Staying on Top: Nine Trends that Will Shape the 2015 Housing Market. Regular readers of our “Notes. . .” can recite the current market dynamic like a catechism: “Low mortgage interest rates and low housing inventories will push the cost of housing higher as opportunity-seeking buyers bid up prices for limited quantities of available homes.” Amen. We, your daring prognosticators, believe that this dynamic will persist for another 18 months, at least. Join us here for a look at the top influences that will affect the dynamic in our 2015 Portland market.
Let’s begin with a recap. We finished 2014 on a high note – the RMLS of Oregon reported that housing prices rose another 7.2% last year, that is, we added 7.2% appreciation to 2013’s stellar 12.9% rise, moving total appreciation up 20.1% in 24 months. And the 2015 real estate market holds the promise of sustaining the past two years’ performances. (For last year’s market stats, including a breakdown of Portland metro appreciation by area, check out our most recent “Portland Market Update.”)
Looking ahead. Here then is a look at the strongest trends we’ll see in the 2015 Portland metro market:
- Appreciation will slow in 2015. The 2015 market should bring the market into better balance, with modest appreciation – say 3% – to – 4% this year – and a return of more negotiating power to buyers.
- Investors are getting pushed out of the market. Starting in 2012 and 2013, ultra-fast price appreciation and the lure of foreclosures created a feeding frenzy for real estate investors willing to pay cash for bargain properties. Traditional buyers found it hard to compete against cash and many were sidelined. 2015 will be the year investors back off and we see more opportunities for buyers with regular jobs and, ideally, 20% down. But this year there’s more room for buyers with limited cash to close too, read on.

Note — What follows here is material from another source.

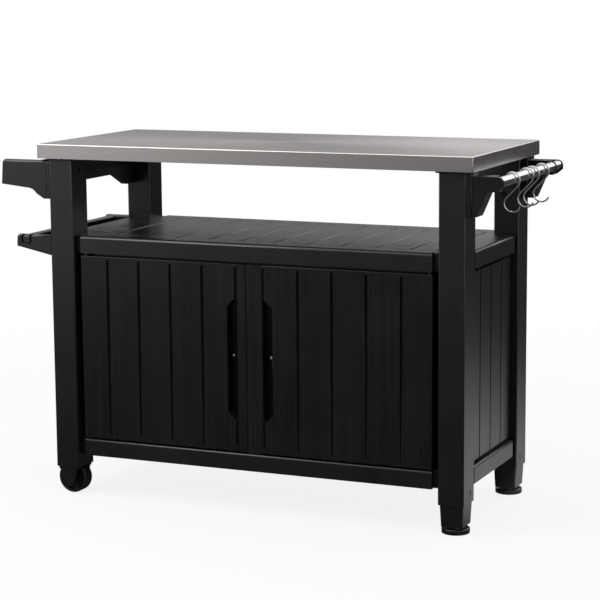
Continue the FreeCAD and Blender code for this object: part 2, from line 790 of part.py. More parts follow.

- Developers will continue to compete with first-time buyers for inexpensive close-in properties. For the past two years developers have been tromping all over first-time buyers in the stampede for affordable buildable lots. The developers’ cash wins every time, the cute rag-tag fixer-upper is “scraped,” and one or two big new homes go up in its place. In some instances the act is justifiable: some tear-downs are simply beyond their functional lives and should be replaced. The merits of replacing those small affordable homes with expensive McMansions are debatable however, and worth a whole issue of our “Notes. . .” that’s devoted to that question. Let’s leave it for now with this: we applaud the efforts of some architects and developers to replace obsolete housing with affordable and architecturally pleasing alternatives.
- Oregon is where it’s at. Katie Lobosco, writing for the Jan. 8, 2015 issue of CNN Money, reports that “Everybody is Moving to Oregon.” Citing data from United Van Lines’ 38th annual National Movers Study, which tracks customers’ migration patterns state-to-state during the course of the past year, it found that Oregon is the top moving destination of 2014, with 66 percent of moves to and from the state being inbound. Oh, we almost forgot: Oregon was United Van Line’s top moving destination in 2013 as well.
- Baby boomers and Gen-Yers will continue to push growth in Portland. The principal destination for people moving into the state is Portland, and boomers and Gen-Yers make up a good proportion of those who plan to make Portland “home.” Both demographics are competing for the same kind of housing now: smaller units near the urban core. (An unanswered question: as the Gen Yers start to form families, will they follow the decades-old path back into the suburbs to raise them?)
- Portland’s still relatively inexpensive. Compared to its big sister Seattle to the north (which had a median sales price of $485,000 versus Portland’s $333,000 average), and the California behemoth to the south, Portland remains an affordable destination, by West Coast standards at least.
- Rents are sky-high. Ask anyone who’s renting around here: rentals are hard to find, and expensive. The rent-vs-buy proposition seems easier to answer when rents rival mortgage payments. And in December major lenders Fannie Mae and Freddie Mac announced programs that will allow first-time buyers to get a mortgage with a low, three percent down payment instead of the previously stated five percent down. That’ll open more doors for lots of young buyers with high debt and low savings. Welcome Home, Gen-Xers and Gen-Yers!
- New Frontiers. We’re putting our bets on a few up-and-coming neighborhoods. Montavilla, Lents, Woodstock all the way east as far as 82nd, and the Foster Blvd. alignment ripe for pioneering. There are great transportation alternatives in those neighborhoods and the grocery / dining / entertainment amenities are filling in nicely. And it’s still not too late to be part of the “St. John’s Renaissance!”
- Nothing last forever. Rising consumer confidence, low interest rates, low unemployment rates, and less-restrictive mortgage requirements are among the principal reasons the housing recovery has been so successful. A change in these factors could inhibit the market’s recovery, and, frankly, it won’t be long before we’ll need to see stronger wage growth just to keep up with rising house prices. Stand by!